O sea que fue como editor que se trajo aquí a Chavela. A ella la salvó y le procuró que su vejez haya sido, en efecto, un suave descenso y no la cuesta empinada con que después de tan grandes, tristes y exitosos esfuerzos se llega a la muerte. En cuanto a nosotros, el editor reeditó. Chavela era un libro de lance. Las últimas canciones que se disponían de ella estaban grabadas en un extravagante formato multipista, ni vinilo ni casete, uno de tantos mamíferos industriales de inmediato arrinconados por la selección natural. Pero bastó poco tiempo para que grabara con Sabina y su voz encarnara la única verdad en los pastosos melodramas de Almodóvar.
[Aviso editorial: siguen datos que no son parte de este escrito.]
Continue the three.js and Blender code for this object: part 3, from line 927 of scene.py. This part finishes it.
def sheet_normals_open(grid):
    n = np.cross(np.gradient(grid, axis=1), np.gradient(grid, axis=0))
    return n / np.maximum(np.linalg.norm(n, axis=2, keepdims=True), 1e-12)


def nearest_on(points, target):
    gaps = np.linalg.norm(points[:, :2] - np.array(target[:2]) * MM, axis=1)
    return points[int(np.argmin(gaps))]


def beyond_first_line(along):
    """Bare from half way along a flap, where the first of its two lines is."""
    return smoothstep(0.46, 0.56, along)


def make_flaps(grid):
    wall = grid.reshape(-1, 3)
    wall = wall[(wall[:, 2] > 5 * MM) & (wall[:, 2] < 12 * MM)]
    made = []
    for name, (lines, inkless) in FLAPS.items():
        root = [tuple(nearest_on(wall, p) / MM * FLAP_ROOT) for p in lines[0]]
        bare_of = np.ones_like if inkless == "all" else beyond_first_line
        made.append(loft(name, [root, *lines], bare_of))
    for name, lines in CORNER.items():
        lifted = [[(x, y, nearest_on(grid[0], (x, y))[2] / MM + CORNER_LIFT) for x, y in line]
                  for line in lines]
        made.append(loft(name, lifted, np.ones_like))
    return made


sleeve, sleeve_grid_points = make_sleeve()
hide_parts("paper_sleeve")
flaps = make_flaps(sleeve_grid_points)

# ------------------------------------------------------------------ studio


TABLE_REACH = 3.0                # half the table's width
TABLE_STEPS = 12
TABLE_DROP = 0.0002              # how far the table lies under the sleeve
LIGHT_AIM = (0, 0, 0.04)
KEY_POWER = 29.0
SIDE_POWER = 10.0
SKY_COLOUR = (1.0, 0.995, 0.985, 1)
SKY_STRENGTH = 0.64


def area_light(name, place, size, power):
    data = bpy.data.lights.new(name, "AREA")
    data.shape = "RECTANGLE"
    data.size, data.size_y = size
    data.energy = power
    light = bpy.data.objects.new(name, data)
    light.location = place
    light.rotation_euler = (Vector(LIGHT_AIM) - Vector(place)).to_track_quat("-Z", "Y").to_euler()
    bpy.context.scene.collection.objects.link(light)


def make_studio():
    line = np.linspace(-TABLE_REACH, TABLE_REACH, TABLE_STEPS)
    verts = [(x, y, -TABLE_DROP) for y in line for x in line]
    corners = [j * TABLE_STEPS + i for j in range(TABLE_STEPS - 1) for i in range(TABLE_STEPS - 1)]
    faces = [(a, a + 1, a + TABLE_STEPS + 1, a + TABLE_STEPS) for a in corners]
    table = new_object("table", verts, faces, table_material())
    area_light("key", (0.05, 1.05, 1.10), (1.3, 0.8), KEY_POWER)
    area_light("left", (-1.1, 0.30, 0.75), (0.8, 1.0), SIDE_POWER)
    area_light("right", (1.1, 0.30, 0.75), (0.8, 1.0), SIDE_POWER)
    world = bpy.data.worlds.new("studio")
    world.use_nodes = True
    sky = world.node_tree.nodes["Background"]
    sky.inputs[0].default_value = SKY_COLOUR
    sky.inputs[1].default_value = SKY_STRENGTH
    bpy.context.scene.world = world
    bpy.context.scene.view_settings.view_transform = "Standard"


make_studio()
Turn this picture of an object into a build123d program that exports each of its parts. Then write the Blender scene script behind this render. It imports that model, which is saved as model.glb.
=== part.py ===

Las noches que Chavela cantó en Barcelona las pasó el editor junto a la mesa de sonido. Quería asegurarse de que los técnicos no dispersaran con eco el chorro recto de la voz de Chavela. Su manera de maldecir los versos: que con este magnífico verbo equívoco llamaba ella misma a su dicción. Una de esas noches, mientras en el escenario Chavela proseguía con sus desguaces, Arroyo Stephens percibió un leve rumor raro entre el público que tenía delante. Se levantó y se fue a un lado para ver de qué se trataba. El centro del rumor era una mujer. Alrededor de 60 años, con el cabello cano. Sentada en su silla, entre el público, la mujer se convulsionaba visiblemente. Sin demasiada violencia, pero sin tregua. Chavela seguía cantando. Él dio unos pasos para mejorar un poco más el ángulo y vio que la mujer tenía metida la mano dentro del pantalón. Se produjo entonces un suceso inolvidable. Arroyo Stephens y algunos entre el público concentraron su mirada en la mujer y debido, sin duda, a la presión inaguantable la mujer levantó la cabeza. Paró aquel cuerpo de moverse, con la mano dentro, y los ojos miraron desafiantes. Qué. El editor y el público bajaron la cabeza y cada uno de los protagonistas siguió en los suyo. Arroyo Stephens, concretamente, de vuelta a su mesa y a la interdicción del eco. Editando pulcramente lo que acababa de ver aquella noche para si un día venía otro, cualquiera, y viera un pubis en la caja del toquero.